Product Development (Developing products and services people don't need)
Startups and small businesses, in their quest to grow sometimes end up developing amazing products and services that people do not neccesarily need. They are able to achieve technical, transitional and sometimes solution success. But due to the lack of need or demand for the good or service, they are not able to achieve business success. The technology industry is noted for it's high uncertainties. For that matter; "the pace of technological progress can, and often does, outstrip what markets need. This means that the relevance and competitiveness of different technological approaches can change with respect to different markets over time." (Thr Innovator's Dilemma)

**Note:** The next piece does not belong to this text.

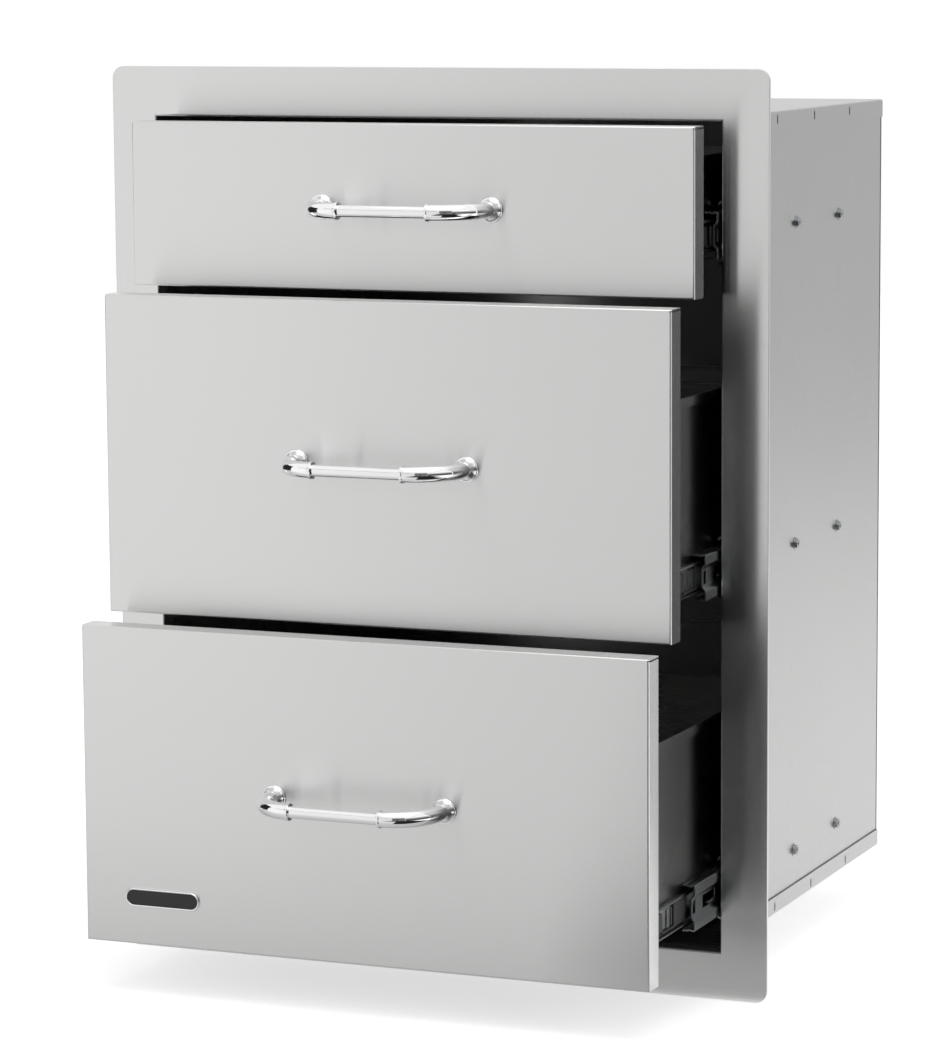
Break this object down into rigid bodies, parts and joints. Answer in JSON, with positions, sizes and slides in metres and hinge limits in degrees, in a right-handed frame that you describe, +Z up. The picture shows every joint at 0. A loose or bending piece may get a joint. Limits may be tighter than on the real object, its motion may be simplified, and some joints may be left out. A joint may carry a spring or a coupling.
{
  "type": "outdoor kitchen drawer unit",
  "caption": "Built-in stainless drawer unit: a flanged face frame on a sheet metal cabinet, with drawers of two depths on ball bearing slides and bent tube handles.",
  "frame": {"origin": "middle of the frame's bottom edge, on the back face of its hemmed rim, which seats on the island's face", "axes": "+X to the right seen from the front, +Y into the island, +Z up"},
  "size_m": [0.5084, 0.5563, 0.6604],
  "materials": {
    "brushed_steel": "brushed stainless steel",
    "plain_steel": "plain stainless sheet, mill finish",
    "zinc_steel": "zinc plated steel",
    "cage_steel": "greased steel",
    "chrome": "polished chrome",
    "black_plastic": "black moulded plastic"
  },
  "bodies": {
    "cabinet": {"face_frame": "brushed_steel", "side_panel_left": "plain_steel", "side_panel_right": "plain_steel", "top_cover": "plain_steel", "bottom_pan": "plain_steel", "back_panel": "plain_steel", "top_cabinet_rail_left": "zinc_steel", "top_cabinet_rail_right": "zinc_steel", "middle_cabinet_rail_left": "zinc_steel", "middle_cabinet_rail_right": "zinc_steel", "bottom_cabinet_rail_left": "zinc_steel", "bottom_cabinet_rail_right": "zinc_steel"},
    "top_drawer": {"top_drawer_front": "brushed_steel", "top_drawer_liner": "plain_steel", "top_drawer_tray": "plain_steel", "top_drawer_back": "plain_steel", "top_drawer_rail_left": "zinc_steel", "top_drawer_rail_right": "zinc_steel", "top_handle_bar": "chrome", "top_handle_post_left": "chrome", "top_handle_post_right": "chrome"},
    "top_carrier_rails": {"top_carrier_rail_left": "zinc_steel", "top_carrier_rail_right": "zinc_steel"},
    "top_outer_cages": {"top_outer_cage_left": "cage_steel", "top_outer_cage_right": "cage_steel"},
    "top_inner_cages": {"top_inner_cage_left": "cage_steel", "top_inner_cage_right": "cage_steel"},
    "middle_drawer": {"middle_drawer_front": "brushed_steel", "middle_drawer_liner": "plain_steel", "middle_drawer_tray": "plain_steel", "middle_drawer_back": "plain_steel", "middle_drawer_rail_left": "zinc_steel", "middle_drawer_rail_right": "zinc_steel", "middle_handle_bar": "chrome", "middle_handle_post_left": "chrome", "middle_handle_post_right": "chrome"},
    "middle_carrier_rails": {"middle_carrier_rail_left": "zinc_steel", "middle_carrier_rail_right": "zinc_steel"},
    "middle_outer_cages": {"middle_outer_cage_left": "cage_steel", "middle_outer_cage_right": "cage_steel"},
    "middle_inner_cages": {"middle_inner_cage_left": "cage_steel", "middle_inner_cage_right": "cage_steel"},
    "bottom_drawer": {"bottom_drawer_front": "brushed_steel", "bottom_drawer_liner": "plain_steel", "bottom_drawer_tray": "plain_steel", "bottom_drawer_back": "plain_steel", "bottom_drawer_rail_left": "zinc_steel", "bottom_drawer_rail_right": "zinc_steel", "bottom_handle_bar": "chrome", "bottom_handle_post_left": "chrome", "bottom_handle_post_right": "chrome"},
    "bottom_carrier_rails": {"bottom_carrier_rail_left": "zinc_steel", "bottom_carrier_rail_right": "zinc_steel"},
    "bottom_outer_cages": {"bottom_outer_cage_left": "cage_steel", "bottom_outer_cage_right": "cage_steel"},
    "bottom_inner_cages": {"bottom_inner_cage_left": "cage_steel", "bottom_inner_cage_right": "cage_steel"}
  },
  "joints": [
    {"name": "top_drawer_slide", "type": "slide", "parent": "cabinet", "child": "top_drawer", "axis": [0, -1, 0], "range_m": [-0.046, 0.284]},
    {"name": "top_carrier_rails_slide", "type": "slide", "parent": "cabinet", "child": "top_carrier_rails", "axis": [0, -1, 0], "range_m": [-0.023, 0.142]},
    {"name": "top_outer_cages_slide", "type": "slide", "parent": "cabinet", "child": "top_outer_cages", "axis": [0, -1, 0], "range_m": [-0.0115, 0.071]},
    {"name": "top_inner_cages_slide", "type": "slide", "parent": "cabinet", "child": "top_inner_cages", "axis": [0, -1, 0], "range_m": [-0.0345, 0.213]},
    {"name": "middle_drawer_slide", "type": "slide", "parent": "cabinet", "child": "middle_drawer", "axis": [0, -1, 0], "range_m": [-0.093, 0.237]},
    {"name": "middle_carrier_rails_slide", "type": "slide", "parent": "cabinet", "child": "middle_carrier_rails", "axis": [0, -1, 0], "range_m": [-0.0465, 0.1185]},
    {"name": "middle_outer_cages_slide", "type": "slide", "parent": "cabinet", "child": "middle_outer_cages", "axis": [0, -1, 0], "range_m": [-0.02325, 0.05925]},
    {"name": "middle_inner_cages_slide", "type": "slide", "parent": "cabinet", "child": "middle_inner_cages", "axis": [0, -1, 0], "range_m": [-0.06975, 0.17775]},
    {"name": "bottom_drawer_slide", "type": "slide", "parent": "cabinet", "child": "bottom_drawer", "axis": [0, -1, 0], "range_m": [-0.137, 0.193]},
    {"name": "bottom_carrier_rails_slide", "type": "slide", "parent": "cabinet", "child": "bottom_carrier_rails", "axis": [0, -1, 0], "range_m": [-0.0685, 0.0965]},
    {"name": "bottom_outer_cages_slide", "type": "slide", "parent": "cabinet", "child": "bottom_outer_cages", "axis": [0, -1, 0], "range_m": [-0.03425, 0.04825]},
    {"name": "bottom_inner_cages_slide", "type": "slide", "parent": "cabinet", "child": "bottom_inner_cages", "axis": [0, -1, 0], "range_m": [-0.10275, 0.14475]}
  ],
  "couplings": [
    {"joint": "top_carrier_rails_slide", "follows": "top_drawer_slide", "ratio": 0.5},
    {"joint": "top_outer_cages_slide", "follows": "top_drawer_slide", "ratio": 0.25},
    {"joint": "top_inner_cages_slide", "follows": "top_drawer_slide", "ratio": 0.75},
    {"joint": "middle_carrier_rails_slide", "follows": "middle_drawer_slide", "ratio": 0.5},
    {"joint": "middle_outer_cages_slide", "follows": "middle_drawer_slide", "ratio": 0.25},
    {"joint": "middle_inner_cages_slide", "follows": "middle_drawer_slide", "ratio": 0.75},
    {"joint": "bottom_carrier_rails_slide", "follows": "bottom_drawer_slide", "ratio": 0.5},
    {"joint": "bottom_outer_cages_slide", "follows": "bottom_drawer_slide", "ratio": 0.25},
    {"joint": "bottom_inner_cages_slide", "follows": "bottom_drawer_slide", "ratio": 0.75}
  ]
}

Pivot or Persevere (So I've done I'll I can but people don't seem to patronize my product or service.)

I get to hear this statement from a lot of young entrepreneurs and business people. To those of them who have been in operation for just a short period, I fundamentally introduce them to a concept called validated leaning. However, those business who have been operating for as long as possible and still can't boast of any customer base, I suggest two approaches to managing such crisis. You can either pivot or persevere. They are both strategies employed in such situations without changing the vision or strategic objectives of the business. To pivot means to change course with one foot anchored to the ground. In this case, strategic alterations are done to meet other potential demands of customers. You persevere when you are sure that your product or service will eventually gain customer appraisal. In this case, more energy is channeled into marketing.
Note: Which ever approach taken should be backed by a good business and product assessment against available or anticipated market demand.